STATED PROBLEM —
Check each line of the listing for the word "names" and give only the number of lines that have it.

GIVEN DATA —
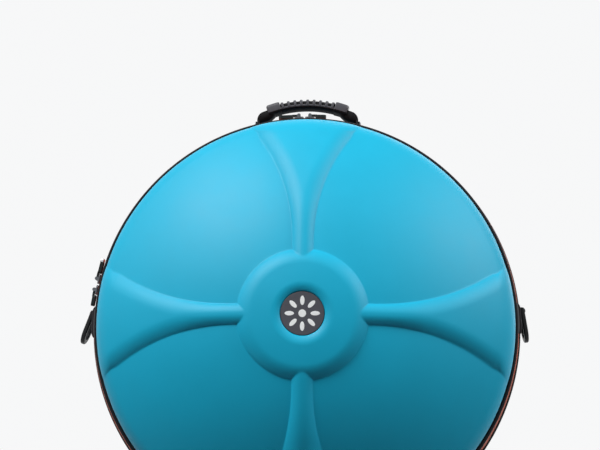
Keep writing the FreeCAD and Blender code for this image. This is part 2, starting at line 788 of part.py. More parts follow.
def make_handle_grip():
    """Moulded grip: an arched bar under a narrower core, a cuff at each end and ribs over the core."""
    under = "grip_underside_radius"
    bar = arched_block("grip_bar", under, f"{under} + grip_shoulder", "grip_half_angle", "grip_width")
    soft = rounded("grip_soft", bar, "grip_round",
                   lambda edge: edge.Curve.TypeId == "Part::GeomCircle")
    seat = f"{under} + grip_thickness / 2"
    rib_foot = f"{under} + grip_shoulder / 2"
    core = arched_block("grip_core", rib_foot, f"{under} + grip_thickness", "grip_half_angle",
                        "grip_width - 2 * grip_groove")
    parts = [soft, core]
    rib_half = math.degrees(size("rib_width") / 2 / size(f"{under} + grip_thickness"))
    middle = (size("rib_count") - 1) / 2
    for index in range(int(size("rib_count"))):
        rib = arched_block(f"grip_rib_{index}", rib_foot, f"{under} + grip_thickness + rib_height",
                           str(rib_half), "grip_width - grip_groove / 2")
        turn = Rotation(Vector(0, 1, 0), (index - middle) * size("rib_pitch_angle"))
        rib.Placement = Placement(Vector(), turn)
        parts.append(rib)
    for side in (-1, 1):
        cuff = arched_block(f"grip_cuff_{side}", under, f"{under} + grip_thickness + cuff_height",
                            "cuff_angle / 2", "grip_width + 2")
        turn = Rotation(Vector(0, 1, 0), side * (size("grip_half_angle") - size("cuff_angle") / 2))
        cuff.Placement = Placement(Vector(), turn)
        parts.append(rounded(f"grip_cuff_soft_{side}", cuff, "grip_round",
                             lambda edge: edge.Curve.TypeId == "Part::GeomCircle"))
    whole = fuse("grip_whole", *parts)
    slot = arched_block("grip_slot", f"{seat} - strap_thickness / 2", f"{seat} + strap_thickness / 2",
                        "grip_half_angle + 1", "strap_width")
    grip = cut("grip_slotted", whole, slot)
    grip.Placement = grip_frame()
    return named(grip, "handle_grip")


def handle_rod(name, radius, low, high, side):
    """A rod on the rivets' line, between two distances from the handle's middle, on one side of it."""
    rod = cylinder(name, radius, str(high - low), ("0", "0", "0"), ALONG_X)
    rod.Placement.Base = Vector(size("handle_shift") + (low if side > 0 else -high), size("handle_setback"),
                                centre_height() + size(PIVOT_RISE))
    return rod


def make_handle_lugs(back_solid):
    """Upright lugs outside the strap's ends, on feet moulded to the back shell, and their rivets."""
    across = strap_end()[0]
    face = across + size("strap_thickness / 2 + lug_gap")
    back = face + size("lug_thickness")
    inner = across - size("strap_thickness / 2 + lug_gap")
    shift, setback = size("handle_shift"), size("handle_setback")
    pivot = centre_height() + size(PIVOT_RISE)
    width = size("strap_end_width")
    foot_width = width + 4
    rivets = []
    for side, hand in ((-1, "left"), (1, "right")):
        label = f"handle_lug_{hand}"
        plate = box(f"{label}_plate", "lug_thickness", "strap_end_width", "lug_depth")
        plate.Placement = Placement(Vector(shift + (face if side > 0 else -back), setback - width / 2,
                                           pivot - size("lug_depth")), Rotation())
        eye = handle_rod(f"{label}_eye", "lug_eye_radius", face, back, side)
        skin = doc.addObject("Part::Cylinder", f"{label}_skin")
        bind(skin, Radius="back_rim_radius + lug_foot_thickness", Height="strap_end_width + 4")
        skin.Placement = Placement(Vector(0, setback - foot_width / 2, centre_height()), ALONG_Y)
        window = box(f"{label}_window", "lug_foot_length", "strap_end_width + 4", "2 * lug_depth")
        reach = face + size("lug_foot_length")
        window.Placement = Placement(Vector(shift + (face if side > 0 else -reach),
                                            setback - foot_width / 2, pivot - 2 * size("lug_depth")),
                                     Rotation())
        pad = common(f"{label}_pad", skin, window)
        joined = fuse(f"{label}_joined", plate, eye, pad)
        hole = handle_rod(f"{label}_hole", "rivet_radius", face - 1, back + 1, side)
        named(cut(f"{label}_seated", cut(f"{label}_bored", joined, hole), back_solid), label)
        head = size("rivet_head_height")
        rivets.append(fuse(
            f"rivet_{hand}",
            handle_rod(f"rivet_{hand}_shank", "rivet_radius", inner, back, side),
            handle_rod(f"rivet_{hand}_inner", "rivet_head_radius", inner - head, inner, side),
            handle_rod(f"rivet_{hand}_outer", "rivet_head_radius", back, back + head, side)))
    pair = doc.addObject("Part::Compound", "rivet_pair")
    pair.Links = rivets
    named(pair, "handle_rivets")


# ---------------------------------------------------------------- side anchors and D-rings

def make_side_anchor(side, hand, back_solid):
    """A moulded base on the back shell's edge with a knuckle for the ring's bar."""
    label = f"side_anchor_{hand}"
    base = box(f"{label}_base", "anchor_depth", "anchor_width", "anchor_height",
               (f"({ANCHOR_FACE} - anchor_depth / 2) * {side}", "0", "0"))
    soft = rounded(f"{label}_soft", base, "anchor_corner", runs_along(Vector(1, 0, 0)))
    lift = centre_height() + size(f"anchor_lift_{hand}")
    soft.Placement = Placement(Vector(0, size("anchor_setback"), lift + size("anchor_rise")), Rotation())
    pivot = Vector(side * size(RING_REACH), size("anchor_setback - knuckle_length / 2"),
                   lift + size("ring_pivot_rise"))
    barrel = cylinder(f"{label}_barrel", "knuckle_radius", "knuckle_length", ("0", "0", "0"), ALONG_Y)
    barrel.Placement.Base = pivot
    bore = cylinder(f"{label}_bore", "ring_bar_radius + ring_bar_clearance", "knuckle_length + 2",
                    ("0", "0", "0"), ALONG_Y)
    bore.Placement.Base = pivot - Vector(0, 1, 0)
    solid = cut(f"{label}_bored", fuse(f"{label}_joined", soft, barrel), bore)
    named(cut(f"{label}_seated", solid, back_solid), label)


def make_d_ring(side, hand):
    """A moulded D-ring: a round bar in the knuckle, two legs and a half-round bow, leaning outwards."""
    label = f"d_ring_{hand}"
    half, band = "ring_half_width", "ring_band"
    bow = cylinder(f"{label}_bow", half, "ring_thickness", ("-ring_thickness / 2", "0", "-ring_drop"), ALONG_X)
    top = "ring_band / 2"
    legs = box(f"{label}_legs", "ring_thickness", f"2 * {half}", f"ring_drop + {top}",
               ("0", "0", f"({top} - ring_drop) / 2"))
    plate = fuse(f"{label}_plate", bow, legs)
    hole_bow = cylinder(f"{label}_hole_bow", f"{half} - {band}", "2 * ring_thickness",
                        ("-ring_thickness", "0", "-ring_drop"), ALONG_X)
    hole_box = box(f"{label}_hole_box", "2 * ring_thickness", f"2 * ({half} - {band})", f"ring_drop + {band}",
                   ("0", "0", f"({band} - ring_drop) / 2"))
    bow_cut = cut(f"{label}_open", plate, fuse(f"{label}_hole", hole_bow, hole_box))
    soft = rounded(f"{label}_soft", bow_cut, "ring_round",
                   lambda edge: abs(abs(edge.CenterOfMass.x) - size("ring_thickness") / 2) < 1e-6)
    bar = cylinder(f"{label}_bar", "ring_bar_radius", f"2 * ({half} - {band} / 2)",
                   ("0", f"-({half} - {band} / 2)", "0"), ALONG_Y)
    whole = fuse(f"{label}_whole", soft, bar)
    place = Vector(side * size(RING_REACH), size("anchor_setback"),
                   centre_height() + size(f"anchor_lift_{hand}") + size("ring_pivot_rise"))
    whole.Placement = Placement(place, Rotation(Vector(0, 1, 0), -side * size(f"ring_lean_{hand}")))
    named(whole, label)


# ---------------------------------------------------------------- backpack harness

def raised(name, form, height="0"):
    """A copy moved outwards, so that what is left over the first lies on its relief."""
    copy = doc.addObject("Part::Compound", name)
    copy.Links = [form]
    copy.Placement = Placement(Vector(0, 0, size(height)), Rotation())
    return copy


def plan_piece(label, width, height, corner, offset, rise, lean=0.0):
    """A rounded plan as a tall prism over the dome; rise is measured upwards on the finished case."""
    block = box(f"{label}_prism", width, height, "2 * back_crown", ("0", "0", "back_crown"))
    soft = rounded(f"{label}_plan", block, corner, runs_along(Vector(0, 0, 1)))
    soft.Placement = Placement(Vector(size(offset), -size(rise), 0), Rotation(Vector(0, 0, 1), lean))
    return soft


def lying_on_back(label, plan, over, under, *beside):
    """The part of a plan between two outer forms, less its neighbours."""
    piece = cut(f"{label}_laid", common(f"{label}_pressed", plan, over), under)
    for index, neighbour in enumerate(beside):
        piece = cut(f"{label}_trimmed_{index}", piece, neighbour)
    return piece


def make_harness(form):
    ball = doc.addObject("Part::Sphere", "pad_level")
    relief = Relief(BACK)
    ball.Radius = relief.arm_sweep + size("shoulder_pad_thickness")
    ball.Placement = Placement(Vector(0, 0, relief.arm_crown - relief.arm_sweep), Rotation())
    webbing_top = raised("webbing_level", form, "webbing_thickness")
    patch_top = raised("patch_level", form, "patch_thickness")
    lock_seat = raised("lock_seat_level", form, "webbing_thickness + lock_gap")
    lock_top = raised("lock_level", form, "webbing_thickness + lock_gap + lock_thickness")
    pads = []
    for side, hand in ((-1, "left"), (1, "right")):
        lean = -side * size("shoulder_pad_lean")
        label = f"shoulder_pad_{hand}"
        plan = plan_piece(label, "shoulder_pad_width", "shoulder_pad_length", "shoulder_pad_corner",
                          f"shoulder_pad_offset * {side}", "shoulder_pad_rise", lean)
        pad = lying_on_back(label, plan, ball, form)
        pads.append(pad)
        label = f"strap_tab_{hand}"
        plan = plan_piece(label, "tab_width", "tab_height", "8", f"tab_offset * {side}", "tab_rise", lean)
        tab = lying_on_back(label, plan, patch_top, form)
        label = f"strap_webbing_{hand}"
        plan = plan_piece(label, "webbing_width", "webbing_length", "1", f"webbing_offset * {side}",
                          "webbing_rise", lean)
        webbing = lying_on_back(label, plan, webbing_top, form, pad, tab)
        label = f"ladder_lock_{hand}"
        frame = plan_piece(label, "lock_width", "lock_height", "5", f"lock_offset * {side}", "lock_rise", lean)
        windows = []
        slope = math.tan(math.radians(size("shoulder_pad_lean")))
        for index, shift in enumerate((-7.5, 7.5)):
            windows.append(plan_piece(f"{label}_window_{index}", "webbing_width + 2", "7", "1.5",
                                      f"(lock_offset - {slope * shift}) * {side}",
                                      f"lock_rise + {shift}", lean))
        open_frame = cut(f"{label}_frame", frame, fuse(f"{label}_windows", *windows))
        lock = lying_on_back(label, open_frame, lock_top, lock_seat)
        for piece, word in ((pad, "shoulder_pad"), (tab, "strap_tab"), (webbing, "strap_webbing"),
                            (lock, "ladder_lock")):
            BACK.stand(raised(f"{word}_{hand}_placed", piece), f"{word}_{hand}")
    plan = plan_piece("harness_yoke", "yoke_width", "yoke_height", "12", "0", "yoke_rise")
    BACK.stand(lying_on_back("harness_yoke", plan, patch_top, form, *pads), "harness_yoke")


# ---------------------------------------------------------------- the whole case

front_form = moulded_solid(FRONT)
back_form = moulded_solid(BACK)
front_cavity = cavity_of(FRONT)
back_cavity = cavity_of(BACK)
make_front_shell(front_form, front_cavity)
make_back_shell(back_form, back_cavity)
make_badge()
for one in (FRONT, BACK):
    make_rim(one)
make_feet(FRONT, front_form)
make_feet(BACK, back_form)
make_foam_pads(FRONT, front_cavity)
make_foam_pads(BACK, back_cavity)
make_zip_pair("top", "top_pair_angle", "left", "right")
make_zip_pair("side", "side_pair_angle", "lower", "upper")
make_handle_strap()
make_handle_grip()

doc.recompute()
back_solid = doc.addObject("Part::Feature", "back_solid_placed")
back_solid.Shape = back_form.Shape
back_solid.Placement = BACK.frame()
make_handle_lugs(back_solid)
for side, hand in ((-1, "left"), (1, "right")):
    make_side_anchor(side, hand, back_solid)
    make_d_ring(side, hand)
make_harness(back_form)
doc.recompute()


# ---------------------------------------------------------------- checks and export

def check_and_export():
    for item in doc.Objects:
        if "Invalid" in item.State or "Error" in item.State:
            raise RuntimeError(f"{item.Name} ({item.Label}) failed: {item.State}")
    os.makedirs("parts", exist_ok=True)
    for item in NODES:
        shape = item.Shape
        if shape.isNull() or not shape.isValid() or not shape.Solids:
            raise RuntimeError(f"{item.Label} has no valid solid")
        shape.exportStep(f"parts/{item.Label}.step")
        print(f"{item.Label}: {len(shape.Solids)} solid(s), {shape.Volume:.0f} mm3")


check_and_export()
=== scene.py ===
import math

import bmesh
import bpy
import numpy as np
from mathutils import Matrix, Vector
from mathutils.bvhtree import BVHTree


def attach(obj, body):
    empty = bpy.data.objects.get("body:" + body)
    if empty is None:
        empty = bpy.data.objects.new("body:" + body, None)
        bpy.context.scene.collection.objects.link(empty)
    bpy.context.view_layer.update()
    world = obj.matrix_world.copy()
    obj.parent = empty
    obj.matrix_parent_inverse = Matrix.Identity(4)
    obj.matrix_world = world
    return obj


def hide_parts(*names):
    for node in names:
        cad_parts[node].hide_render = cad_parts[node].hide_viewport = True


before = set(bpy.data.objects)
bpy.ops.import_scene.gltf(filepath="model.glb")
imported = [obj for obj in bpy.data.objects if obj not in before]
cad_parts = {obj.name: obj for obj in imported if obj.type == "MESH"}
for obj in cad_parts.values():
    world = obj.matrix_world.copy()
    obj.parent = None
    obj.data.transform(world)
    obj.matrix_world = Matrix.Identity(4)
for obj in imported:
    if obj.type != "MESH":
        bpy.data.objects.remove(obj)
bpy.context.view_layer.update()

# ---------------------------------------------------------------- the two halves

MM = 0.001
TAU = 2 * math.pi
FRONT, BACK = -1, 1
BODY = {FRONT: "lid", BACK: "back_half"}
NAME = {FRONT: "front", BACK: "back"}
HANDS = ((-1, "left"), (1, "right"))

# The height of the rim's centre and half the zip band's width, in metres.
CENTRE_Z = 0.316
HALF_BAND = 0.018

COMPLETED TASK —
2